System reservations will prevent batch jobs from executing on Cheyenne and Casper after 6 a.m. All queues will be suspended and the clusters’ login nodes will be unavailable throughout the update period. All batch jobs and interactive processes, including HPSS data transfers, that are still executing when the outage begins will be killed. Globus transfers that are still executing when the outage begins will be suspended and resumed when the systems are restored.

CISL will inform users through the Notifier service when all of the systems are returned to service.


February 26, 2019

NCAR’s Computational and Information Systems Laboratory (CISL) is seeking users’ input as part of the process of procuring a system to follow the Cheyenne cluster currently in production in the NCAR-Wyoming Supercomputing Center.

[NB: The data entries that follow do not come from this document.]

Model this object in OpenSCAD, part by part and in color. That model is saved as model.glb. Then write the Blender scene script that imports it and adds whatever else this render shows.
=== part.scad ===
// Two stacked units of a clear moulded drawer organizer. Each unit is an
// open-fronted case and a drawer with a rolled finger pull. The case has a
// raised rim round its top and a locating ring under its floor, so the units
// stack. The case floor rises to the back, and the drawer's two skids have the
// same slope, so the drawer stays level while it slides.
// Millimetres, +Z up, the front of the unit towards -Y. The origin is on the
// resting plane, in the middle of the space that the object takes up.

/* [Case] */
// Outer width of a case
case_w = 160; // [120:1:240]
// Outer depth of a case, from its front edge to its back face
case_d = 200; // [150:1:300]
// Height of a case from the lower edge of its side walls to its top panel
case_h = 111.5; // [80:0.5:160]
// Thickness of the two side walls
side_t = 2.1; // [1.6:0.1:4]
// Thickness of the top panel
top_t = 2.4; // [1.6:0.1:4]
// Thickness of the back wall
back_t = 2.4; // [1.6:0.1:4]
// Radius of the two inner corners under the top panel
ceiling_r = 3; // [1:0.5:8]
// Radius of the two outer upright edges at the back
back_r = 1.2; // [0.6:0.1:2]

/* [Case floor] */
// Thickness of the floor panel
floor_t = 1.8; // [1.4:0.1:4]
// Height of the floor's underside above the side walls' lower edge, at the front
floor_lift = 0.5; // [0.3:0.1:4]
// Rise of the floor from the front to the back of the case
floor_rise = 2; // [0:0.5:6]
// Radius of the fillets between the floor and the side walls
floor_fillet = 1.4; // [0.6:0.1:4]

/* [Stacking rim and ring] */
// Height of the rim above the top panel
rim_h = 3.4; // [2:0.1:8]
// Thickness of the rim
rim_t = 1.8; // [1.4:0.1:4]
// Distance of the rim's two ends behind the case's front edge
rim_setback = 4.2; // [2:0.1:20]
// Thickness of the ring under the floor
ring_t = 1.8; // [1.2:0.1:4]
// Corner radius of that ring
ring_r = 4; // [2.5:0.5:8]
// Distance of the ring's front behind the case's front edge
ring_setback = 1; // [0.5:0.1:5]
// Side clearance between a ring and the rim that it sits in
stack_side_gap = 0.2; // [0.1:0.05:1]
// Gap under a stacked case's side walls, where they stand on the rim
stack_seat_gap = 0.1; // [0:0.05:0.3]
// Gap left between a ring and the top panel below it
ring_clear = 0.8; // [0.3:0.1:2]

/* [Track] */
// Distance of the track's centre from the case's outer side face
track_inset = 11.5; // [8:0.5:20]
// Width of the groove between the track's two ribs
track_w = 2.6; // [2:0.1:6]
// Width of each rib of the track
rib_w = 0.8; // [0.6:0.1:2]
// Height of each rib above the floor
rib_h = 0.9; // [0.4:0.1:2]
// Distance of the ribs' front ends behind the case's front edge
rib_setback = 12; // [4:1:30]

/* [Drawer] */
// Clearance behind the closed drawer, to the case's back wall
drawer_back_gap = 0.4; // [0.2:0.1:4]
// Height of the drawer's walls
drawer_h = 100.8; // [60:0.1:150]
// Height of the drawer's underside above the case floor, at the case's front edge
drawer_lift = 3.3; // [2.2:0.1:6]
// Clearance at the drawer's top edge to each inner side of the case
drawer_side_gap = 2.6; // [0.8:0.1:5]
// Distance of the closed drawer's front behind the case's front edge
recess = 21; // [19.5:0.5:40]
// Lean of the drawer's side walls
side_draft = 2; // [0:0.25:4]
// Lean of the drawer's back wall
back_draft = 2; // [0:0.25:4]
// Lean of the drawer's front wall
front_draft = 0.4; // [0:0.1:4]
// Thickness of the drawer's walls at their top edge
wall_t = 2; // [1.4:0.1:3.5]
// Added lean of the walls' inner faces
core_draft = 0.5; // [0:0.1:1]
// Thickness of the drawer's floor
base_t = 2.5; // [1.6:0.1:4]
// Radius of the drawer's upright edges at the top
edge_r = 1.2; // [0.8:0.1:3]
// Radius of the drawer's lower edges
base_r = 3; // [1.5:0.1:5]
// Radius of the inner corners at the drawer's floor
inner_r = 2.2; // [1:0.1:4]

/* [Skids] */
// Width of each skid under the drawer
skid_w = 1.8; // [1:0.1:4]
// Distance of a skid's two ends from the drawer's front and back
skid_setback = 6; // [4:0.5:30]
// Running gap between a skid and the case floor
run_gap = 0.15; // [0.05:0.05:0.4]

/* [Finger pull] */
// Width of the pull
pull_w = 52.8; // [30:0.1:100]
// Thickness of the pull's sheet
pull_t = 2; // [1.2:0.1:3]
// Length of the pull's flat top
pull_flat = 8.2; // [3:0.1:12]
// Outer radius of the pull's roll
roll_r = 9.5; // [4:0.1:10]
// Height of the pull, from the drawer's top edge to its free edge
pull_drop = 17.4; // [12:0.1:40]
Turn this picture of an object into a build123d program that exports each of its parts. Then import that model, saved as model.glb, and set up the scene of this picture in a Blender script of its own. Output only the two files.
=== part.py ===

Users’ input will help ensure procurement of a system that best meets the community’s future needs.

Users are asked to provide their input by completing this survey by March 1: User Survey for CISL's Next HPC Procurement. The survey includes questions about users’ experience with the Cheyenne environment and priorities for the next-generation environment, which is expected to be in production by mid-2021.

Two of the three sections of the survey can be completed in about 10 minutes. Users are welcome and encouraged to respond to some open-ended questions in the third section if they can take the time.


February 25, 2019

CISL will increase the file retention period for the GLADE scratch space from 60 days to 90 days effective Tuesday, February 26. Individual files will be removed from scratch automatically if they have not been accessed – read, copied or modified – for more than 90 days. To check a file's last access time, run the command ls -ul <filename>.

The updated retention policy is expected to ease user issues related to managing their data holdings and improve overall file system utilization.